REQUIREMENTS >> Lift out, unaltered, the lines of the material below between the line holding "section.closePath();" and the line holding "imported = [obj", counting both.

ENTRIES >>
--- Start ---
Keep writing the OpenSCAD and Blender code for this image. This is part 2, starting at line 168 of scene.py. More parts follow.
--- End ---
--- Start ---
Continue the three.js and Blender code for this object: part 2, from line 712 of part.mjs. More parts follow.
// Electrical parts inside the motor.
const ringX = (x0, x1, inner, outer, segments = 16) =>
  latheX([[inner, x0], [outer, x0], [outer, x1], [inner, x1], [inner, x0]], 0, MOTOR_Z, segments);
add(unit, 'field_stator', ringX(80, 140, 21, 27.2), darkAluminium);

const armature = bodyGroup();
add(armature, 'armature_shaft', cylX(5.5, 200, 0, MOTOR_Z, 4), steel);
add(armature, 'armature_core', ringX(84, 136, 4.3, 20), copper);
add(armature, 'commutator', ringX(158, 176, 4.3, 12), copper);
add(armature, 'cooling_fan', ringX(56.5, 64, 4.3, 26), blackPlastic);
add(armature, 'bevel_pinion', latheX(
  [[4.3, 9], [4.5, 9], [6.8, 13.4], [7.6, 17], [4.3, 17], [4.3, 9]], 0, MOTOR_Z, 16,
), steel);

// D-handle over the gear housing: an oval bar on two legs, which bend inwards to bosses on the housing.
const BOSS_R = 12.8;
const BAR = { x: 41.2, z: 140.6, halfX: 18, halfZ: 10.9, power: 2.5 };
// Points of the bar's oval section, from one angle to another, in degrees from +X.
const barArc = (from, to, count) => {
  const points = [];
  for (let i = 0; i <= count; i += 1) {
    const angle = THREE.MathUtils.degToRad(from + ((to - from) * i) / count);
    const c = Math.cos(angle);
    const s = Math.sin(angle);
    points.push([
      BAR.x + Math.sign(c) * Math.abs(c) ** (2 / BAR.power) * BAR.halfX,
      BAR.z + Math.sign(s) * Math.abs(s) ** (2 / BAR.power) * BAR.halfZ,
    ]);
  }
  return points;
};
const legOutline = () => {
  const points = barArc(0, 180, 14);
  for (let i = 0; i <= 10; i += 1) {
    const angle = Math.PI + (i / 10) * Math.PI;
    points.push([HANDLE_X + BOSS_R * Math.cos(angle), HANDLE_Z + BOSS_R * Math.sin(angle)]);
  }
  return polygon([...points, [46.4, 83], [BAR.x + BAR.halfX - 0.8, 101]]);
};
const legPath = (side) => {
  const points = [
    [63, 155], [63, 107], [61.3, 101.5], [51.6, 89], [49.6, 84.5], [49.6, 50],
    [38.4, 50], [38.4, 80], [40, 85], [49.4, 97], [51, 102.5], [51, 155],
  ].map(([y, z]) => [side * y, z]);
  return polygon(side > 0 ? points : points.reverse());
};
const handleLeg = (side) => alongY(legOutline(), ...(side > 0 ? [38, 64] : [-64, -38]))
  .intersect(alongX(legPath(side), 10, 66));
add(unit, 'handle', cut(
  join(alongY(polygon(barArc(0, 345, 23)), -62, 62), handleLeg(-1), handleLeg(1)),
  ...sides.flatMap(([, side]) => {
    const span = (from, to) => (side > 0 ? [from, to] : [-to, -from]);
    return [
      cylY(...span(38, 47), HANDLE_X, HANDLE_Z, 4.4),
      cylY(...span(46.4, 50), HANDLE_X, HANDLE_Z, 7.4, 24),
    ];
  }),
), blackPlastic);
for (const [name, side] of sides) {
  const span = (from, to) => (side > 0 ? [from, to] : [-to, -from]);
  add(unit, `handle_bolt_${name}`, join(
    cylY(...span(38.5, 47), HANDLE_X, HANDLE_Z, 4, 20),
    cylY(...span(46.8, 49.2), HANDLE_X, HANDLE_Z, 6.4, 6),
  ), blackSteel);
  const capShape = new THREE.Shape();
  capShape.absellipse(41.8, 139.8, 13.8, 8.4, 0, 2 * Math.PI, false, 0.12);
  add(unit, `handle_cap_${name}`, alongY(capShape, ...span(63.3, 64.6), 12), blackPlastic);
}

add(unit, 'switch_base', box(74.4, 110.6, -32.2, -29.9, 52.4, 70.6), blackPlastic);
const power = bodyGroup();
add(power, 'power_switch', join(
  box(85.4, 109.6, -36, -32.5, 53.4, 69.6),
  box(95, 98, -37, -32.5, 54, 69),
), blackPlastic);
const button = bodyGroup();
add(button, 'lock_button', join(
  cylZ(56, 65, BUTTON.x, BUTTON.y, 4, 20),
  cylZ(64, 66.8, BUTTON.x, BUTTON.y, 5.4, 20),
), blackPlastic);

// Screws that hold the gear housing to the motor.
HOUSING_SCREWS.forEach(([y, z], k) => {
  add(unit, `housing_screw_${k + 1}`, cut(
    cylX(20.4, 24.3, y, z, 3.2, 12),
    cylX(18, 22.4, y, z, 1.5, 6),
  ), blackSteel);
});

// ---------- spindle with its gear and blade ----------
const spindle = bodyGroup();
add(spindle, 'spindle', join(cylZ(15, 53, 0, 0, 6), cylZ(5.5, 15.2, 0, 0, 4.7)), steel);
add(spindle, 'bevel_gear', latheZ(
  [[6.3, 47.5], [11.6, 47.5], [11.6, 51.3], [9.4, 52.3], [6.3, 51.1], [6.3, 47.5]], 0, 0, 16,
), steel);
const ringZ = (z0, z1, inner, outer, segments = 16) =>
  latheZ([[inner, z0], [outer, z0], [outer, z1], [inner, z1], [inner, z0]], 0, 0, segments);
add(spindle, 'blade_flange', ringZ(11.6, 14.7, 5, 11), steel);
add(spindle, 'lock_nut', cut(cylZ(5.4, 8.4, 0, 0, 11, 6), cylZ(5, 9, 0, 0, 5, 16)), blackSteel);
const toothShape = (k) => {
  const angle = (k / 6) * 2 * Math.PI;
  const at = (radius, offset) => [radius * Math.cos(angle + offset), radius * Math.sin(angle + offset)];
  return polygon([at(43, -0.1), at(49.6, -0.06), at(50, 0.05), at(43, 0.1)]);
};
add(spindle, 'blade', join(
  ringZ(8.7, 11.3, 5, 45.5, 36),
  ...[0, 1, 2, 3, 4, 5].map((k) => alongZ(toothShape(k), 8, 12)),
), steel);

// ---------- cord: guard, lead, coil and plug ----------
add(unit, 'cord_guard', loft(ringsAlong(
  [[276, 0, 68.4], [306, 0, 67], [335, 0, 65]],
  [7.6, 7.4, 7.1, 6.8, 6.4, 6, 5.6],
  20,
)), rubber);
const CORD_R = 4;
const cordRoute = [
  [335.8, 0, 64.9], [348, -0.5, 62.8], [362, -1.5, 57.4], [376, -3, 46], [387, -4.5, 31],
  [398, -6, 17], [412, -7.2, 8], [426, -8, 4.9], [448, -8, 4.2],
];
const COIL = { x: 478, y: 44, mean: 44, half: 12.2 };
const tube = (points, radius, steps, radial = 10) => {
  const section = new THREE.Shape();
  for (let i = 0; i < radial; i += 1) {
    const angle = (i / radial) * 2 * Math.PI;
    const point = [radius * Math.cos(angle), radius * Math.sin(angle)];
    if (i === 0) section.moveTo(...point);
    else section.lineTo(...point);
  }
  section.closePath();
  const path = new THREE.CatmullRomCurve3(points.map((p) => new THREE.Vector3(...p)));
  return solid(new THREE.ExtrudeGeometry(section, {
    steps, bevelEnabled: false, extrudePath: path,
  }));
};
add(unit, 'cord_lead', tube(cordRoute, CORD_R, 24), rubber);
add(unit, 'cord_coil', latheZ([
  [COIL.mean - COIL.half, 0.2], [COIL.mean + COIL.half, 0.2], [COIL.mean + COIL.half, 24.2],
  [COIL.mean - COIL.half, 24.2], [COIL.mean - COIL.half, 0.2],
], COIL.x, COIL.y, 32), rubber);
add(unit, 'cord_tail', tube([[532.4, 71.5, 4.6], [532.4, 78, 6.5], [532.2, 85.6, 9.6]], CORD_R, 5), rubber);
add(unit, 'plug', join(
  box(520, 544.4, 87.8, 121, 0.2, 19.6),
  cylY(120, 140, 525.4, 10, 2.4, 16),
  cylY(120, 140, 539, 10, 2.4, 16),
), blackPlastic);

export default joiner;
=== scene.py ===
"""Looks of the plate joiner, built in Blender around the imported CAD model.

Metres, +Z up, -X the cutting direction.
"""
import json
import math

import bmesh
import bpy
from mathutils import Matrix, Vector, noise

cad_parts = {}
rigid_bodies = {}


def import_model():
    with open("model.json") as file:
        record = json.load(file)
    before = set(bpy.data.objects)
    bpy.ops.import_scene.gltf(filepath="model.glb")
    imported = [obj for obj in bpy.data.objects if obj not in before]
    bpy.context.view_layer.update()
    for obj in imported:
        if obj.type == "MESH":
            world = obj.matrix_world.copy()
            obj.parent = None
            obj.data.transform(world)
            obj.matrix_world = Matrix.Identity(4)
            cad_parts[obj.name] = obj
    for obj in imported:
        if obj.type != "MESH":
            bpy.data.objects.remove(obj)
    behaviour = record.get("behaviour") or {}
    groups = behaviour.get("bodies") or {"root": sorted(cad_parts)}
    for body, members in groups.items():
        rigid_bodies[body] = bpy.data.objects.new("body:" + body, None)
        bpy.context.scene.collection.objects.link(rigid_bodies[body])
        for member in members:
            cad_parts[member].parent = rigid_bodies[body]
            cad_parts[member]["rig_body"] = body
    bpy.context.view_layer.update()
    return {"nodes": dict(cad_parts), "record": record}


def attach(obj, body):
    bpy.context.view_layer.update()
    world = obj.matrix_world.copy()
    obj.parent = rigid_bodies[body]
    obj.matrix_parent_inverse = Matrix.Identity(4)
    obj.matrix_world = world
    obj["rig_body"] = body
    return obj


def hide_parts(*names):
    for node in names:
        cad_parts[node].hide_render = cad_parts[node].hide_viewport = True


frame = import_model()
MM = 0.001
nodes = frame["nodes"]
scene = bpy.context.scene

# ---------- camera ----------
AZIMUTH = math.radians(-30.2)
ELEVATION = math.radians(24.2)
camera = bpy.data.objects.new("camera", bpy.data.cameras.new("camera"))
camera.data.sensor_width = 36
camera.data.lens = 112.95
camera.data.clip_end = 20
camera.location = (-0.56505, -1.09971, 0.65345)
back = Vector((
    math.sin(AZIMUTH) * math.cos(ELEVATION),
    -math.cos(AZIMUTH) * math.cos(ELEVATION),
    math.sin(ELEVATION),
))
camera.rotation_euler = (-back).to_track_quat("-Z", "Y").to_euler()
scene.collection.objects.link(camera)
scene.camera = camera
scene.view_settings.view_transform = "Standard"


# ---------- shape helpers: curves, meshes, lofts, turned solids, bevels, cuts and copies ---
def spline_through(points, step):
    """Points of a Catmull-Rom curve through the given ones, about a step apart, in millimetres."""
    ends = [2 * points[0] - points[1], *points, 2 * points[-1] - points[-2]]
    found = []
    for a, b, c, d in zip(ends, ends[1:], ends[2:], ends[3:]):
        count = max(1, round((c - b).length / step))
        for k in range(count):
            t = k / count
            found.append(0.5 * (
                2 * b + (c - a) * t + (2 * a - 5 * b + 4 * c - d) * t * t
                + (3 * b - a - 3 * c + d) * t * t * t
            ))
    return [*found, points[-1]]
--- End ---
ANSWER TO THE TASK >>
  section.closePath();
  const path = new THREE.CatmullRomCurve3(points.map((p) => new THREE.Vector3(...p)));
  return solid(new THREE.ExtrudeGeometry(section, {
    steps, bevelEnabled: false, extrudePath: path,
  }));
};
add(unit, 'cord_lead', tube(cordRoute, CORD_R, 24), rubber);
add(unit, 'cord_coil', latheZ([
  [COIL.mean - COIL.half, 0.2], [COIL.mean + COIL.half, 0.2], [COIL.mean + COIL.half, 24.2],
  [COIL.mean - COIL.half, 24.2], [COIL.mean - COIL.half, 0.2],
], COIL.x, COIL.y, 32), rubber);
add(unit, 'cord_tail', tube([[532.4, 71.5, 4.6], [532.4, 78, 6.5], [532.2, 85.6, 9.6]], CORD_R, 5), rubber);
add(unit, 'plug', join(
  box(520, 544.4, 87.8, 121, 0.2, 19.6),
  cylY(120, 140, 525.4, 10, 2.4, 16),
  cylY(120, 140, 539, 10, 2.4, 16),
), blackPlastic);

export default joiner;
=== scene.py ===
"""Looks of the plate joiner, built in Blender around the imported CAD model.

Metres, +Z up, -X the cutting direction.
"""
import json
import math

import bmesh
import bpy
from mathutils import Matrix, Vector, noise

cad_parts = {}
rigid_bodies = {}


def import_model():
    with open("model.json") as file:
        record = json.load(file)
    before = set(bpy.data.objects)
    bpy.ops.import_scene.gltf(filepath="model.glb")
    imported = [obj for obj in bpy.data.objects if obj not in before]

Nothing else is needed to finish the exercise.